▶ Problem statement:
Each line from the one containing "edges.append(Part.LineSegment(start, p).toShape())" through the one containing "in imported if" is to be retyped exactly, both end lines included, and all other lines left out.

▶ Material supplied:
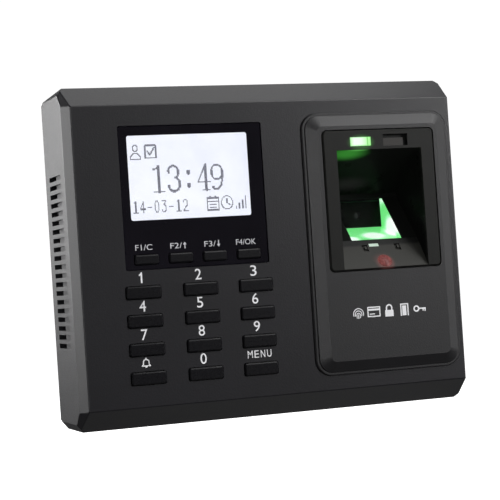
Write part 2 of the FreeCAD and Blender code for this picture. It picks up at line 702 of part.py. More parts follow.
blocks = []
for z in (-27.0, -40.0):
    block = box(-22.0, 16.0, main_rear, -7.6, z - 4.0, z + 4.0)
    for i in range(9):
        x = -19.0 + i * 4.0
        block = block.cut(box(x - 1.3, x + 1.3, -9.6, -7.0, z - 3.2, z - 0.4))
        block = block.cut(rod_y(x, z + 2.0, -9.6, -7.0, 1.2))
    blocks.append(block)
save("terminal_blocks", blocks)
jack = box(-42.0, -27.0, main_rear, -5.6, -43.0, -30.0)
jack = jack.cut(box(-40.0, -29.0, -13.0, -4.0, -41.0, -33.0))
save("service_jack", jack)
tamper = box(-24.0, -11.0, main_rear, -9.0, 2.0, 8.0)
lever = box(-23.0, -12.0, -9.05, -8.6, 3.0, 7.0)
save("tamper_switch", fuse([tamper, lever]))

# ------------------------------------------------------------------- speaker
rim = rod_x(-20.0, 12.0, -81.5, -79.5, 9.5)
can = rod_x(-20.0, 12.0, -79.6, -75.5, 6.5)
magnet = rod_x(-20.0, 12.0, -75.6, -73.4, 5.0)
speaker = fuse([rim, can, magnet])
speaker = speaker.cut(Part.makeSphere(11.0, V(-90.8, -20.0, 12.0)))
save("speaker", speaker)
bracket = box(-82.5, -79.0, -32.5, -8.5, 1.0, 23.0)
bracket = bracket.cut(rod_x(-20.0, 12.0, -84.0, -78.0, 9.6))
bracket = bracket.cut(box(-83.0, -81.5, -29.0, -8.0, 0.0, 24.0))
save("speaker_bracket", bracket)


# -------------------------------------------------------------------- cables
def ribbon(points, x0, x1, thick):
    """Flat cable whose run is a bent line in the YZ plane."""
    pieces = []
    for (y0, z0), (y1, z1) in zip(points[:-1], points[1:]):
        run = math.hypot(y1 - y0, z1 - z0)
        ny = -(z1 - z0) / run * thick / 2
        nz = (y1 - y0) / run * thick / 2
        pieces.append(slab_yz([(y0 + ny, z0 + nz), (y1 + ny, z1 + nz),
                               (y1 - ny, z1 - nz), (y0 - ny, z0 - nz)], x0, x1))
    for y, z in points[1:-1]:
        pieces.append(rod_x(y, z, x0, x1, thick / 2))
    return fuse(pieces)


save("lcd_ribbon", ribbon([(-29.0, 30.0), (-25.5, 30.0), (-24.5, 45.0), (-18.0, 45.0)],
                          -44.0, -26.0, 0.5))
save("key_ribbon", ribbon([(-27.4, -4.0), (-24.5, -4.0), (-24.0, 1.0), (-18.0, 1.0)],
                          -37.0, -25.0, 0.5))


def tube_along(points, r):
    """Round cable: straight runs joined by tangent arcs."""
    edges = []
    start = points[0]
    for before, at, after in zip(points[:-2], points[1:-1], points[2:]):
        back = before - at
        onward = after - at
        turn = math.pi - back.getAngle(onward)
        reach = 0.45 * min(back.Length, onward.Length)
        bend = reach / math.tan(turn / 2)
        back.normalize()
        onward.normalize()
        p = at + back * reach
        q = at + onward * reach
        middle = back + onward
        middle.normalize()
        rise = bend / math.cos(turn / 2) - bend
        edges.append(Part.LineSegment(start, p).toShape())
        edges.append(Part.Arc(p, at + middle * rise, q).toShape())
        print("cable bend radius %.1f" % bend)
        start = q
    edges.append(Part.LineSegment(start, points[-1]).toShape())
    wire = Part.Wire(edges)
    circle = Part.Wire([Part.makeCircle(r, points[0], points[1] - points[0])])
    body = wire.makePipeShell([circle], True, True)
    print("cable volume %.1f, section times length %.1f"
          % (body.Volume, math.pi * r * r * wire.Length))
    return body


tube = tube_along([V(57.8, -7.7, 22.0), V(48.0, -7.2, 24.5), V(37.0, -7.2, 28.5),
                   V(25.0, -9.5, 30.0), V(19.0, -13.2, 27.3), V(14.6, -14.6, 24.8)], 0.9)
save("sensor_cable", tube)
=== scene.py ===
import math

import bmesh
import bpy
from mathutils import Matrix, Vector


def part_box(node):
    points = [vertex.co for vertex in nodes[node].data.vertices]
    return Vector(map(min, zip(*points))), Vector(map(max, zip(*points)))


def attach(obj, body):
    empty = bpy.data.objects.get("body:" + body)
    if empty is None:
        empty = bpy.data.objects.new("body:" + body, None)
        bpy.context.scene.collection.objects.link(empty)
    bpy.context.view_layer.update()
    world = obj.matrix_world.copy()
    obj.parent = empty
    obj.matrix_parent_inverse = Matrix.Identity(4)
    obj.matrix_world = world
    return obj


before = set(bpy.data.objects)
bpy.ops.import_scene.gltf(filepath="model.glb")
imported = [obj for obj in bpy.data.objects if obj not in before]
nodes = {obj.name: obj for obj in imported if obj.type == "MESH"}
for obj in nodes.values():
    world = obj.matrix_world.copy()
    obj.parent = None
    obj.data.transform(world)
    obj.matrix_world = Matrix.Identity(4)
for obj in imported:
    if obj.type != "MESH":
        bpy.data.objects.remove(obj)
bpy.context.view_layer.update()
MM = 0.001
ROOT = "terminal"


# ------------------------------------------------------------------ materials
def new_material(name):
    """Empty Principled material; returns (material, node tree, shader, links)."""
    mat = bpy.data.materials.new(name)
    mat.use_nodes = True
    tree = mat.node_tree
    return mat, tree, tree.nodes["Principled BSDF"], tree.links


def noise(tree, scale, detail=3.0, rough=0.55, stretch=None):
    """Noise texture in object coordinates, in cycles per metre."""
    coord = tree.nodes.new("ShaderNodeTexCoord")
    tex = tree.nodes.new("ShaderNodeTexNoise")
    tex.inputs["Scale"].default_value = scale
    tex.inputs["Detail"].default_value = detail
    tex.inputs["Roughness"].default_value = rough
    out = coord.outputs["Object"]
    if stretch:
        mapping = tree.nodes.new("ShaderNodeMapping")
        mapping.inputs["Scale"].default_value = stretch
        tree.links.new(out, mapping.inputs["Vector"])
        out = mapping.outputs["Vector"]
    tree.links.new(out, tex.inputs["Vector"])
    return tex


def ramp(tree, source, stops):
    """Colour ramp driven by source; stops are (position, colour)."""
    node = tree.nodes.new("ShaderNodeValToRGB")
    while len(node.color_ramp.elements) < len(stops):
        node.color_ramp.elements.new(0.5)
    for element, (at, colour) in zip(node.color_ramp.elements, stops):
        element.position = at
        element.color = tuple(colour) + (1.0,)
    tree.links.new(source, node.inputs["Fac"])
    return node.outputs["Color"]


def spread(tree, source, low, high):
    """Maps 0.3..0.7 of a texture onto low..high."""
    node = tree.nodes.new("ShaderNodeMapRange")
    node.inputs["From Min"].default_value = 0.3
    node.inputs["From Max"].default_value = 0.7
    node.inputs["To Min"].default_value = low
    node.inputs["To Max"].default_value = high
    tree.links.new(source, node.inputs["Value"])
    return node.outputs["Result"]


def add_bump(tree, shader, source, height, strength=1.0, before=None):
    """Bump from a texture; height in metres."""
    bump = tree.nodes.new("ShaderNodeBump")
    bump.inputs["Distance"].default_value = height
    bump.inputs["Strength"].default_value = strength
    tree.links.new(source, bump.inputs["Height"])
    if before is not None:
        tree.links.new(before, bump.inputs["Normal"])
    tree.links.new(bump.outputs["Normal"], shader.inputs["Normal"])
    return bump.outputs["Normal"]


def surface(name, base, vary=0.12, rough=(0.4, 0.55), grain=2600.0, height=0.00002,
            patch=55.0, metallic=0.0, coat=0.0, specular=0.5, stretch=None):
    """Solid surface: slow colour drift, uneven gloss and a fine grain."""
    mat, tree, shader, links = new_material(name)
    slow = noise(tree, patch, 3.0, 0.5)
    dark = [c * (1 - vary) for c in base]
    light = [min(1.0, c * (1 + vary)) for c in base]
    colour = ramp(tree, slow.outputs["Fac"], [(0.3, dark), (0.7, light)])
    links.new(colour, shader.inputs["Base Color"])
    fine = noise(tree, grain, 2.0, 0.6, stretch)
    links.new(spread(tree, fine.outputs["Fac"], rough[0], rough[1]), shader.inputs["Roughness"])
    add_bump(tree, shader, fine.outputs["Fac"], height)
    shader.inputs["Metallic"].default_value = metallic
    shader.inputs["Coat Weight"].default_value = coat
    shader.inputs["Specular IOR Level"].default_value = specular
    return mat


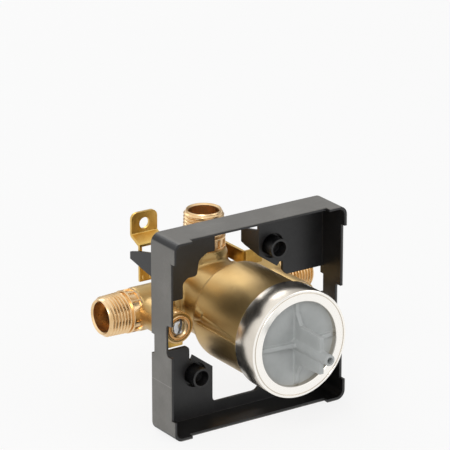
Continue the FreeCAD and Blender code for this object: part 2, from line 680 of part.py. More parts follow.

▶ Exercise result:
        edges.append(Part.LineSegment(start, p).toShape())
        edges.append(Part.Arc(p, at + middle * rise, q).toShape())
        print("cable bend radius %.1f" % bend)
        start = q
    edges.append(Part.LineSegment(start, points[-1]).toShape())
    wire = Part.Wire(edges)
    circle = Part.Wire([Part.makeCircle(r, points[0], points[1] - points[0])])
    body = wire.makePipeShell([circle], True, True)
    print("cable volume %.1f, section times length %.1f"
          % (body.Volume, math.pi * r * r * wire.Length))
    return body


tube = tube_along([V(57.8, -7.7, 22.0), V(48.0, -7.2, 24.5), V(37.0, -7.2, 28.5),
                   V(25.0, -9.5, 30.0), V(19.0, -13.2, 27.3), V(14.6, -14.6, 24.8)], 0.9)
save("sensor_cable", tube)
=== scene.py ===
import math

import bmesh
import bpy
from mathutils import Matrix, Vector


def part_box(node):
    points = [vertex.co for vertex in nodes[node].data.vertices]
    return Vector(map(min, zip(*points))), Vector(map(max, zip(*points)))


def attach(obj, body):
    empty = bpy.data.objects.get("body:" + body)
    if empty is None:
        empty = bpy.data.objects.new("body:" + body, None)
        bpy.context.scene.collection.objects.link(empty)
    bpy.context.view_layer.update()
    world = obj.matrix_world.copy()
    obj.parent = empty
    obj.matrix_parent_inverse = Matrix.Identity(4)
    obj.matrix_world = world
    return obj


before = set(bpy.data.objects)
bpy.ops.import_scene.gltf(filepath="model.glb")
imported = [obj for obj in bpy.data.objects if obj not in before]
nodes = {obj.name: obj for obj in imported if obj.type == "MESH"}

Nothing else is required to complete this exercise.